For the urban homeless:

  1. Implementing the Church Outreach to Children program in the parish/municipality of Marechal Deodoro. Its foundress, Zilda Arns Neumann, is a 2001 nominee for the Nobel Peace Prize on the basis of this work.
  2. A Leadership Training Program for the personnel of the Many "movimentos" of Alagoas: youth, fishermen and women, indigenous, Afro-Brazilians, street children, urban homeless, the landless.

For street children:

  1. Project Thalita - run by a consortium of small communities of sisters for the rescue and education of street girls in Maceio.
  2. Girl's Town, Fundanor - Lourdes Monteiro's outreach to street girls in her city Palmeira dos Indios.
  3. Continuing support of Fundanor, Lourdes' Boys' Town.
  4. Project Ere. Directed from Zumbi House in downtown Maceio. This work has two branches:
    • support, protection, and cultural entitlement for children living on the streets in the city centre of the capital.
    • Legal defense of street children detained or "disappeared." Project Ere has also established a school in the slum Brejal, in building left empty by a German NGO and donated to Ere. Maria Jose Viana, Secretary of Education for Alagoas, has accepted this school into the public network of schools and supplies it with teachers.

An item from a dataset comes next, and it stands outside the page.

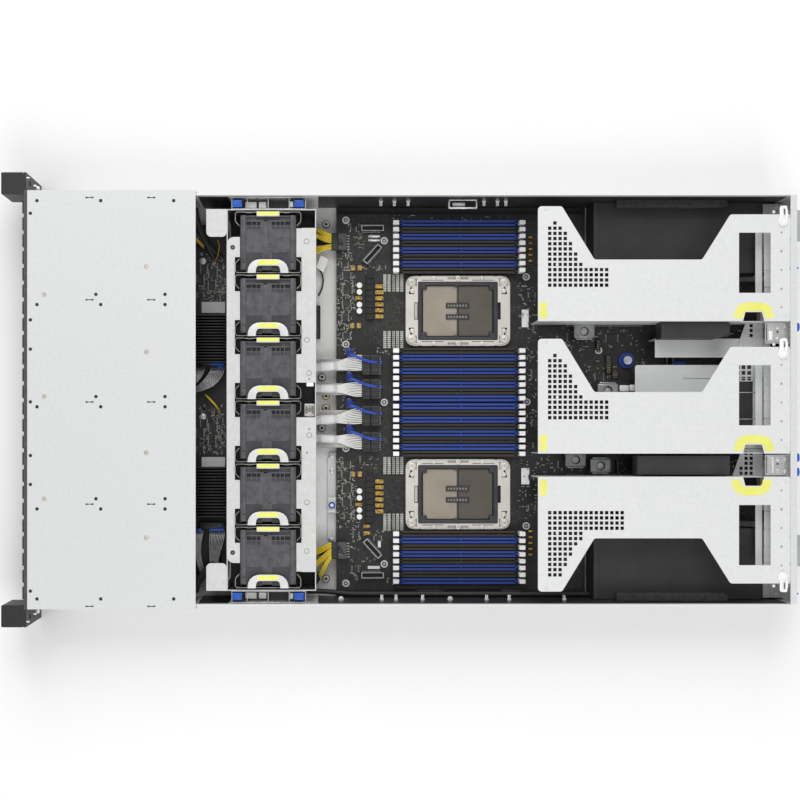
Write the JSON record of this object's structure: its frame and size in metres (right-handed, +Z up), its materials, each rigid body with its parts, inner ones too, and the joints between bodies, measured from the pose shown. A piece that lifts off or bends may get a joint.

Note: Maria Jose Viana founded the Movimento Sem Teto (the "roofless") in 1991. She was savagely persecuted for her efforts but in a dramatic change of fortune, was appointed to the education portfolio of the state in 1999. She's doing a fantastic job there on a shoestring budget.

"We are guilty of many errors and many faults, but our worst crime is abandoning the children, neglecting the fountain of life. Many things we need can wait. The child cannot."